C'est à Vitry-le-François qu'elle lui avait ménagé un asile, chez M. Jacobé de Rambécourt, le plus autorisé représentant de la noblesse du pays. Là, un « somptueux logement » attendait Hervagault ; il y fut reçu avec tous les honneurs dus à son illustre naissance. M. de Rambécourt s'institua son valet de chambre ; il l'accompagnait dans ses promenades et veillait sur lui dévotement. Et comme la fraîche et jolie figure du prince lui donnait grande ressemblance avec « une demoiselle déguisée », ceux qui n'étaient pas dans le secret s'étonnèrent, et la haute réputation de M. de Rambécourt subit quelque atteinte. Mais bientôt toute la ville fut dans la confidence. Le 7 fructidor an IX, correspondant au 25 août, fête de Saint-Louis, on renouvela, pour Hervagault, le traditionnel baisemains de Versailles. Les personnes les plus considérables du pays venaient en foule saluer le petit roi et s'honoraient de te servir ; un évêque s'occupait à l'instruire ; il avait une cour ; on admirait ses mots ; on l'acclamait. Lui subissait ces hommages avec une rudesse toute bourbonienne ; il se faisait idole complaisante, disait des vers, signait des albums, jouait de la harpe et montrait d'ailleurs sur le chapitre de l'argent un désintéressement princier. L'engouement était si grand que l'écho en parvint, par l'intermédiaire d'une religieuse carmélite, qui avait traversé Vitry, jusqu'à la fille de Louis XVI, alors retirée à la cour de Vienne. La princesse ne se montra pas tout à fait incrédule touchant le fait possible de la survie de son frère ; mais elle était tenue à une grande réserve et nul n'osa insister.
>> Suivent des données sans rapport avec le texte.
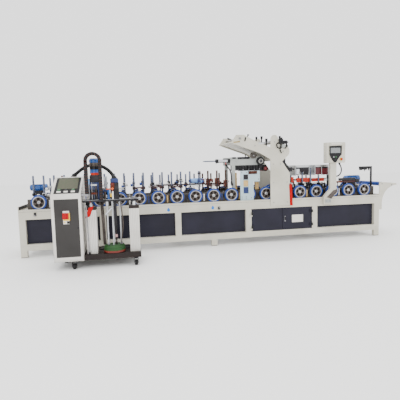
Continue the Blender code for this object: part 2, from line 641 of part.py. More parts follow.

C'était trop beau pour durer. Après un mois de royauté, le commissaire du gouvernement, l'ex-conventionnel Battelier, qui ne donnait pas dans ces fariboles, commanda d'arrêter l'aventurier, qui fut de nouveau conduit aux prisons de Châlons, puis à celles de Reims. Mais Fouché le réclama, le 13 septembre 1802 ; cette fois le roi de Vitry était pris au sérieux et promu au rang de détenu politique. On l'enferma à Bicêtre, d'où il sortit en 1806, pour y rentrer bientôt, et c'est là qu'il mourut, le 8 mai 1812. Qui était-ce ? Comment ce fils de pauvre artisan avait-il réussi à si bien flatter les soupçons, alors en cours, sur l'évasion du dauphin ? Qui l'avait mis en situation de jouer si merveilleusement son rôle ? Avait-il par hasard surpris quelque confidence, quelque circonstance ignorée de tous, dont son esprit aventureux profita habilement ? Ce qui porte à croire que ce singulier prétendant n'était pas le fils du tailleur Hervagault, c'est que l'enfant de celui-ci, né en 1781, aurait eu dix-sept ans en 1798, tandis que le prisonnier de Châlons n'en comptait que treize, l'âge exact qu'aurait eu le dauphin, et d'après un signalement officiel, il n'en paraissait pas davantage. Il n'est guère admissible que les rusés Champenois, connaissant parfaitement la date de la naissance du dauphin, -mars 1785 - mentionnée dans tous les almanachs, aient eu la complaisance de se laisser duper, aux risques des galères, par un gaillard plus vieux de quatre ans et parvenu à l'âge où quatre ans transforment un enfant en homme. Chez les différents membres de la famille Hervagault encore existants à Saint-Lô et ailleurs, la tradition varie. Les uns assurent - ce point sera vérifié - que le père Hervagault avait été, avant la Révolution, tailleur au régiment des gardes françaises en même temps que le futur geôlier Simon1 y était cordonnier. Les deux compères étant restés en relations, un enfant d'Hervagault se serait trouvé mêlé, alors que Simon fut le gardien du dauphin, à quelque tentative de substitution qui l'aurait mis à même de parler plus tard, avec vraisemblance, de ce qui s'était passé au Temple. D'autres affirment qu'à l'époque de la Restauration, l.a fille de Louis XVI, alors duchesse d'Angoulême, traversant Saint-Lô, rendit secrètement visite à la famille Hervagault et s'intéressa à son sort. Pourquoi ? Ici comme partout en cet exaspérant problème, le trouble, le déconcertant, l'équivoque. (…)
Antoine Simon, mort guillotiné le 28 juillet 1794 à Paris, est un maître cordonnier et révolutionnaire français, passé à la postérité pour avoir été le geôlier de Louis XVII au Temple en 1793.